Даже и теперь, хоть и въявь видишь, но невольно спрашиваешь себя в иную минуту: «Да как же оно могло случиться, как же могло совершиться такое неожиданное никем дело?» Заявлено вслух землей русской все, что чтит она и чему верует, указано ею то, что она считает «лучшим» и каких людей почитает «лучшими». Вот о том: какие это люди и какие обозначились идеалы – я и отлагаю до следующего? «Дневника». В сущности, эти идеалы, эти «лучшие люди» ясны и видны с первого взгляда: «лучший человек» по представлению народному – это тот, который не преклонился перед материальным соблазном, тот, который ищет неустанно работы на дело божие, любит правду и, когда надо, встает служить ей, бросая дом и семью и жертвуя жизнию. Мне именно хотелось бы вывесть, почему мы, образованные, можем смело и твердо теперь надеяться, что не только не утерян у нас на Руси образ «лучшего человека», но, напротив, воссиял светлее, чем когда-нибудь, и податель его, хранитель и носитель его, есть именно теперь простой народ русский, которого мы, в просвещенном высокомерии нашем, а вместе и в простодушном неведении нашем, считали столь «некомпетентным». Мне бы хотелось особенно вывесть, каким образом запросы и требования нашей «образованности» могли бы и теперь даже, в вопросе о «лучшем человеке», сойтись вполне с указанием народным, несмотря даже на столь явно наивные и простодушные формы, в которых народ «лучшего человека» указывает.
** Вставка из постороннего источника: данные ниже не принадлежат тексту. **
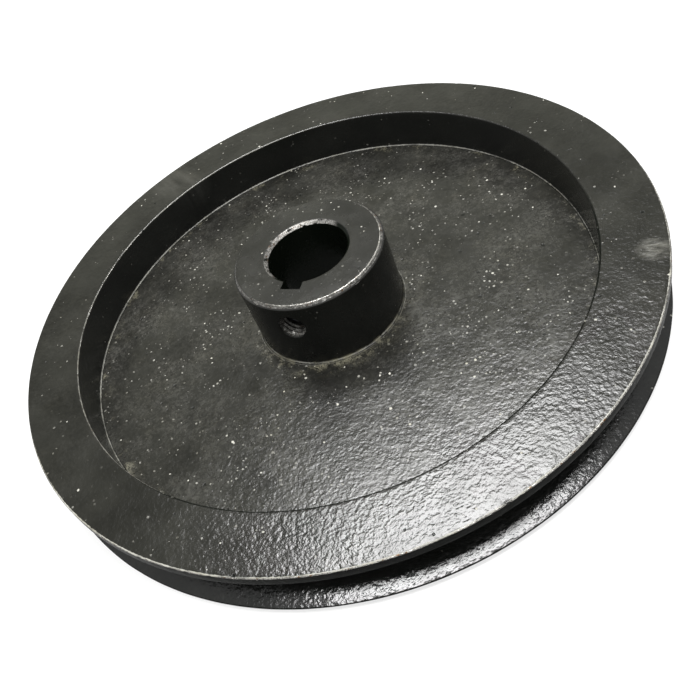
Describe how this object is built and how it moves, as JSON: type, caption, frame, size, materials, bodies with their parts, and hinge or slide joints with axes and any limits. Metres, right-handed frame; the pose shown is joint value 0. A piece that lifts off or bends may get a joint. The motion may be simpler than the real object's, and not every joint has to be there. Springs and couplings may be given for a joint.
{
  "type": "v belt pulley",
  "caption": "Single-groove V-belt pulley with a flat disc web, an offset keyed hub and a set screw over the keyway.",
  "frame": {"origin": "on the shaft axis, in the middle plane of the belt groove", "axes": "+Z along the shaft axis, towards the long end of the hub; +X and +Y radial; the keyway and the set screw point 232.7 degrees round from +X"},
  "size_m": [0.2, 0.2, 0.0296],
  "materials": {
    "rim_paint": "gloss black orange-peel paint over steel, chipped bright along the edges",
    "web_paint": "gloss black orange-peel paint over steel plate, with pale dust",
    "hub_paint": "smooth gloss black paint outside, bare machined steel in the bore and keyway",
    "weld_paint": "gloss black paint over rippled weld beads",
    "screw_steel": "black oxide, lightly oiled"
  },
  "bodies": {
    "pulley": {"rim": "rim_paint", "web_disc": "web_paint", "hub": "hub_paint", "rim_weld": "weld_paint", "hub_weld": "weld_paint"},
    "set_screw": {"set_screw": "screw_steel"}
  },
  "joints": [
    {"name": "set_screw_travel", "type": "slide", "parent": "pulley", "child": "set_screw", "axis": [-0.606, -0.7955, 0], "range_m": [0, 0.012]}
  ]
}
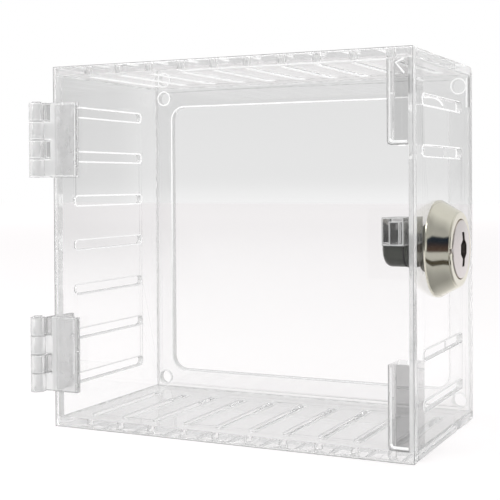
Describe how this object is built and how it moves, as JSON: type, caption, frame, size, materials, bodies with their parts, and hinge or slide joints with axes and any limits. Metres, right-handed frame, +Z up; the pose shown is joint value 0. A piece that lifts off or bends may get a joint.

Важна не форма, а содержание ее (хотя и форма прекрасная). Содержание же неоспоримо. Вот почему мы можем в радости предаться новой надежде: слишком очистился горизонт наш, слишком ярко всходит новое солнце наше… И если б только возможно было, чтоб мы все согласились и сошлись с народом в понимании: кого отселе считать человеком «лучшим», то с нынешнего лета, может быть, зачался бы новый период истории русской.
Решение на «злобу дня»
(Из «Дневника писателя». 1877 год)
Мои читатели, может быть, уже заметили, что я, вот уже с лишком год издавая свой «Дневник писателя», стараюсь как можно меньше говорить о текущих явлениях русской словесности, а если и позволяю себе кой-когда словцо и на эту тему, то разве лишь в восторженно-хвалебном тоне. А между тем в этом добровольном воздержании моем – какая неправда! Я – писатель, и пишу «Дневник писателя», – да я, может быть, более чем кто-нибудь интересовался за весь этот год тем, что появлялось в литературе: как же скрывать, может быть, самые сильные впечатления? «Сам, дескать, литератор-беллетрист, а стало быть, всякое суждение твое о беллетристической литературе, кроме безусловной похвалы, почтется пристрастным; разве говорить лишь о давно прошедших явлениях» – вот соображение, меня останавливавшее.